Bei den “Lyrischen Szenen für Streichquartett” von Rodion Shchedrin, welche als Auftragskomposition des Internationalen Musikwettbewerbs der ARD München bereits im Jahr 2006 geschrieben und dort auch am 11. September 2008 im Semifinale uraufgeführt wurden, scheinen die gefühlshaften Zusammenhänge und einstigen Wertordnungen negiert oder zumindest zum Teil aufgehoben, teilweise in neuer Perspektive verfremdet wiedergegeben, vielleicht auch neu definiert. Die bewegten lyrischen Komponenten, die sich im atmosphärischen Weben der Triolen, hart umkämpften, teilweise kratzigen Sextolen, ab Takt 79 schließlich in Zweiunddreißigsteln und zum Schluss nach kurzem Innehalten ab Takt 126 in einem wahnwitzig schnellen „Allegro vivo“ äußern, sinken zur abstrakten Struktur hinab und werden zur Spielwiese aktiver Imaginationen, die sich in Zerrissenheit assoziativ anmelden. Auch der Tonalität ist nicht immer zu trauen, ist sie doch auf Klang, nicht unbedingt auf funktionelle Harmonik aus, obwohl der durchscheinende, grell-plakative fast A-Dur/Moll-Teil, Takt 94 ff., trotzdem überraschend fahl daherkommt und durch die störend-arbeitende Bratsche das Klanggerüst unstet, unentspannt und wackelig wirken lässt und unruhig-nüchtern die lyrische Zurückgezogenheit der Liegetöne ausbremst.

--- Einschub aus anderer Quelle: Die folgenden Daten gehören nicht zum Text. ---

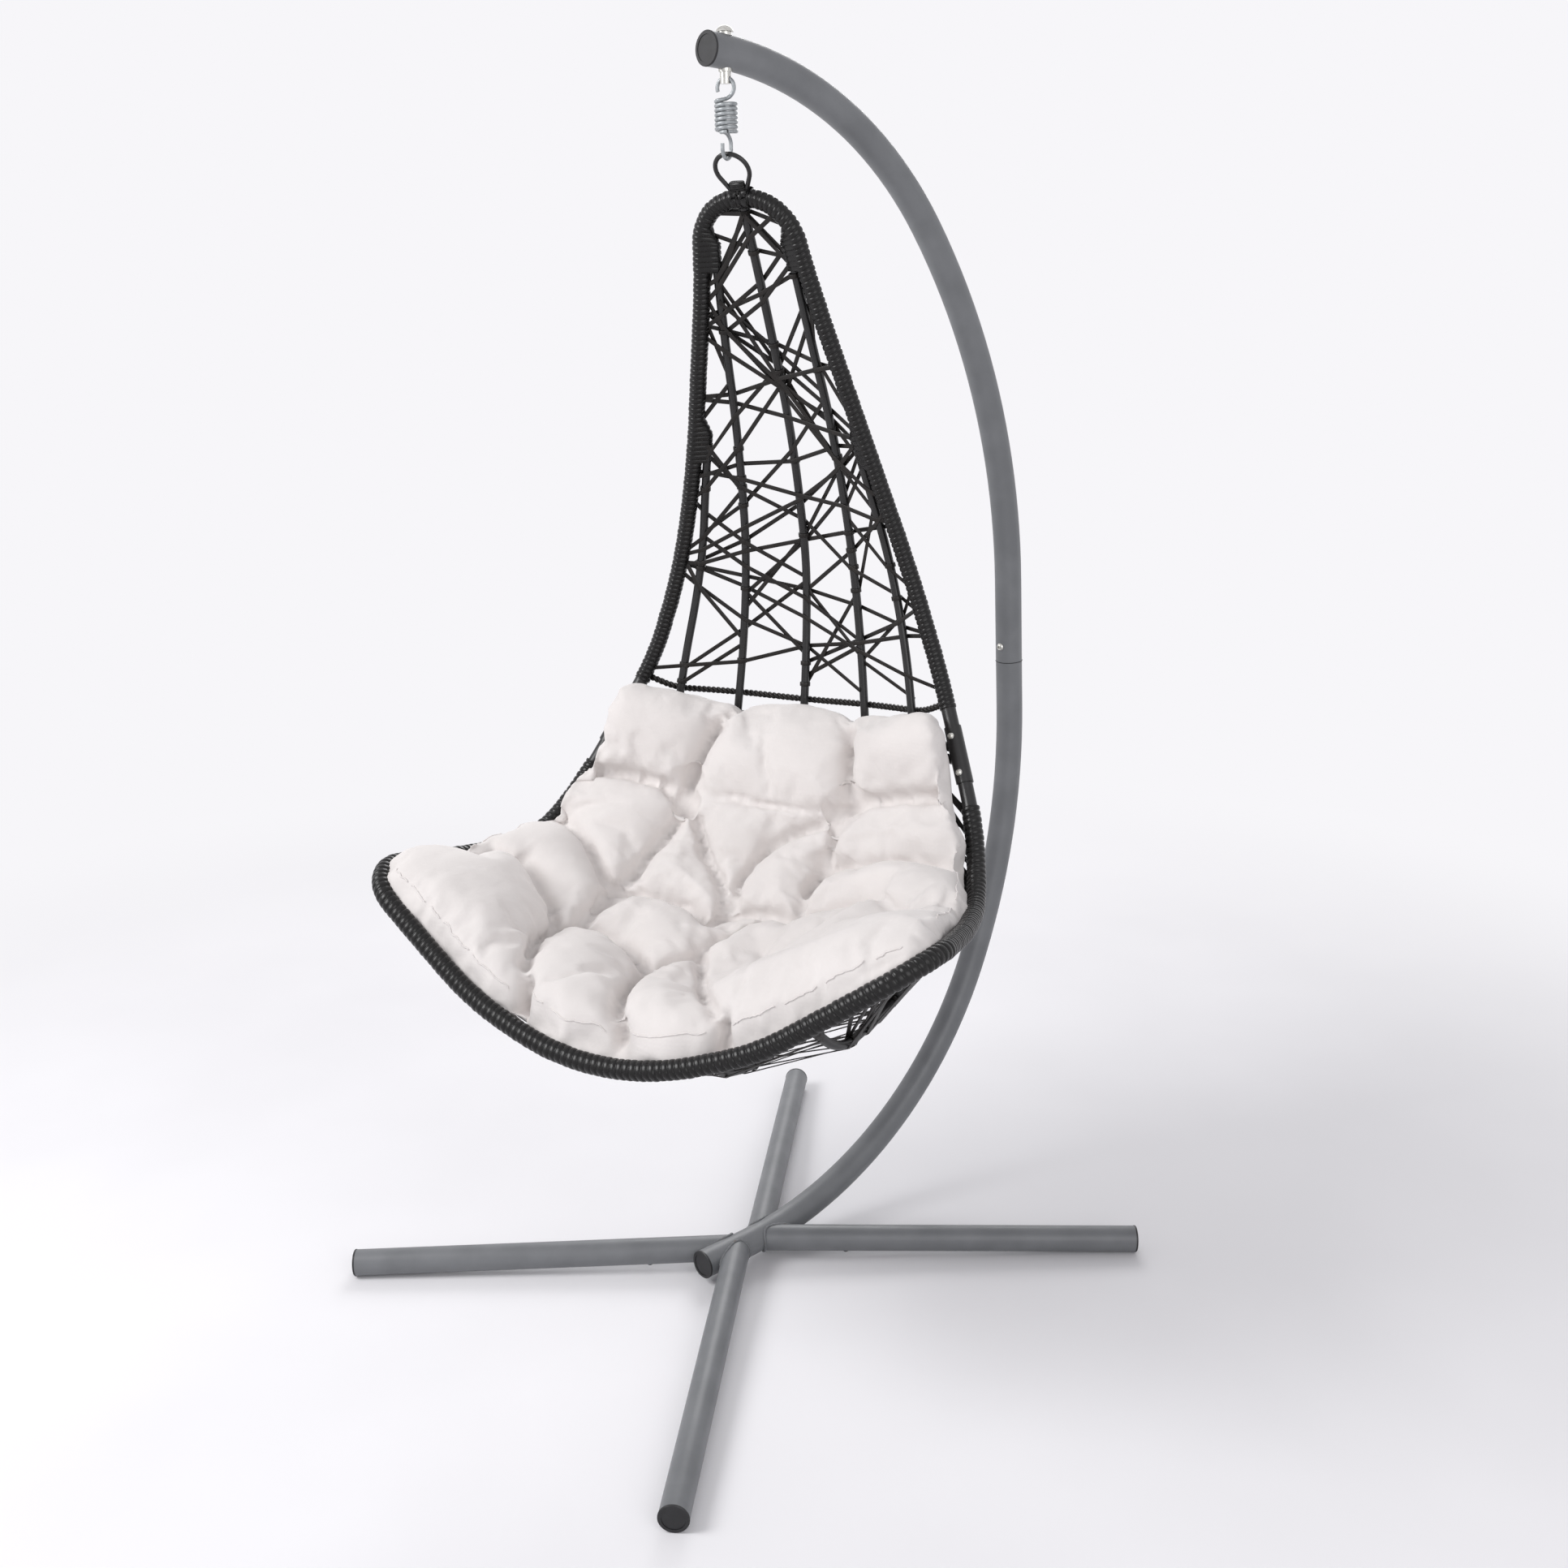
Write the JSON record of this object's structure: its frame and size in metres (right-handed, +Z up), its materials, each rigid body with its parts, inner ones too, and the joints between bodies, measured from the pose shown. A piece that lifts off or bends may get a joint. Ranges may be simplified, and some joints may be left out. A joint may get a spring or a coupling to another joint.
{
  "type": "hanging egg chair",
  "caption": "Hanging egg chair: a wicker basket seat with a tufted cushion, hung by a spring and swivel pin from a C-shaped tube stand on a cross base.",
  "frame": {"origin": "on the floor, straight below the hanging pin, which is also the middle of the cross base", "axes": "+Z up; the bent tube lies in the plane X = 0 and rises on the +Y side, and the basket opens towards -Y, turned 22 degrees about +Z as in the picture"},
  "size_m": [1.0252, 1.2336, 2.0083],
  "materials": {
    "stand_paint": "satin",
    "black_plastic": "satin",
    "black_steel": "satin",
    "zinc_steel": "satin",
    "spring_steel": "satin",
    "black_frame": "satin",
    "wicker": "satin",
    "cushion_cloth": "matte"
  },
  "bodies": {
    "stand": {"arc_bolt": "zinc_steel", "arc_nut": "zinc_steel", "base_cap": "black_plastic", "hanger_bush": "zinc_steel", "leg_back": "stand_paint", "leg_cap_back": "black_plastic", "leg_cap_front": "black_plastic", "leg_cap_left": "black_plastic", "leg_cap_right": "black_plastic", "leg_front": "stand_paint", "leg_left": "stand_paint", "leg_right": "stand_paint", "leg_screws": "black_steel", "leg_stub_back": "stand_paint", "leg_stub_front": "stand_paint", "leg_stub_left": "stand_paint", "leg_stub_right": "stand_paint", "lower_arc": "stand_paint", "tip_cap": "black_plastic", "upper_arc": "stand_paint"},
    "hanger_pin": {"hanger_pin": "zinc_steel"},
    "spring": {"spring_coil": "spring_steel"},
    "spring_foot": {"spring_hook": "spring_steel"},
    "basket": {"back_rib_centre": "black_frame", "back_rib_inner_left": "black_frame", "back_rib_inner_right": "black_frame", "back_rib_outer_left": "black_frame", "back_rib_outer_right": "black_frame", "cushion": "cushion_cloth", "edge_strand": "wicker", "hang_ring": "black_frame", "hoop_wrap": "wicker", "lower_cross_bar": "black_frame", "rim_wrap": "wicker", "ring_lashing": "wicker", "seat_rib_centre": "black_frame", "seat_rib_inner_left": "black_frame", "seat_rib_inner_right": "black_frame", "seat_rib_outer_left": "black_frame", "seat_rib_outer_right": "black_frame", "seat_rim": "black_frame", "sleeve_bolts": "zinc_steel", "sleeve_left": "black_frame", "sleeve_nuts": "zinc_steel", "sleeve_right": "black_frame", "upper_cross_bar": "black_frame", "upper_hoop": "black_frame", "weave_back_inner_left": "wicker", "weave_back_inner_right": "wicker", "weave_back_middle_left": "wicker", "weave_back_middle_right": "wicker", "weave_back_outer_left": "wicker", "weave_back_outer_right": "wicker", "weave_seat_inner_left": "wicker", "weave_seat_inner_right": "wicker", "weave_seat_middle_left": "wicker", "weave_seat_middle_right": "wicker", "weave_seat_outer_left": "wicker", "weave_seat_outer_right": "wicker"}
  },
  "joints": [
    {"name": "hanger_swivel", "type": "hinge", "parent": "stand", "child": "hanger_pin", "pos_m": [0, 0, 1.93], "axis": [0, 0, 1], "range_deg": [-60, 60]},
    {"name": "hook_swing", "type": "hinge", "parent": "hanger_pin", "child": "spring", "pos_m": [0, 0, 1.938], "axis": [0.9272, 0.3746, 0], "range_deg": [-12, 12]},
    {"name": "spring_stretch", "type": "slide", "parent": "spring", "child": "spring_foot", "axis": [0, 0, -1], "range_m": [0, 0.035], "stiffness_N_per_m": 27000, "springref_m": -0.008, "deforming": ["spring_coil"]},
    {"name": "ring_swing", "type": "hinge", "parent": "spring_foot", "child": "basket", "pos_m": [0, 0, 1.831], "axis": [0.3746, -0.9272, 0], "range_deg": [-8, 8]}
  ]
}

Der inzwischen 76-jährige, in Moskau geborene Komponist offeriert seinen Lyrismus nicht in aller Breite, auf den sich der Zuhörer einstellen könnte, sondern Shchedrin betritt nur kurz Emotional-Räume – Szenen genannt – und beleuchtet schlaglichtartig in wechselnder Umschau, so wie man vielleicht alte Dias vom letzten Urlaub durchsieht oder es von schnell wechselnden Werbeblöcken her kennt, effektvoll einzelne Passagen, die aneinandergereiht werden und in einem Quasi-Tremolo-Schluss mit dem gläsern wirkenden, ersterbenden sul-ponticello-Effekt nach etwa neun Minuten Aufführungsdauer im Nichts mit beredtem Schweigen enden.
Das Werk birgt zum Teil immens hohe spieltechnische Schwierigkeiten. Der Druck selbst ist akkurat gestochen und gut lesbar, in der Bratschenstimme teilweise sogar recht großzügig aufgeteilt. Aufgrund der häufigen Szenenwechsel und den daraus resultierenden Pausen sind die Seiten auch gut umzublättern.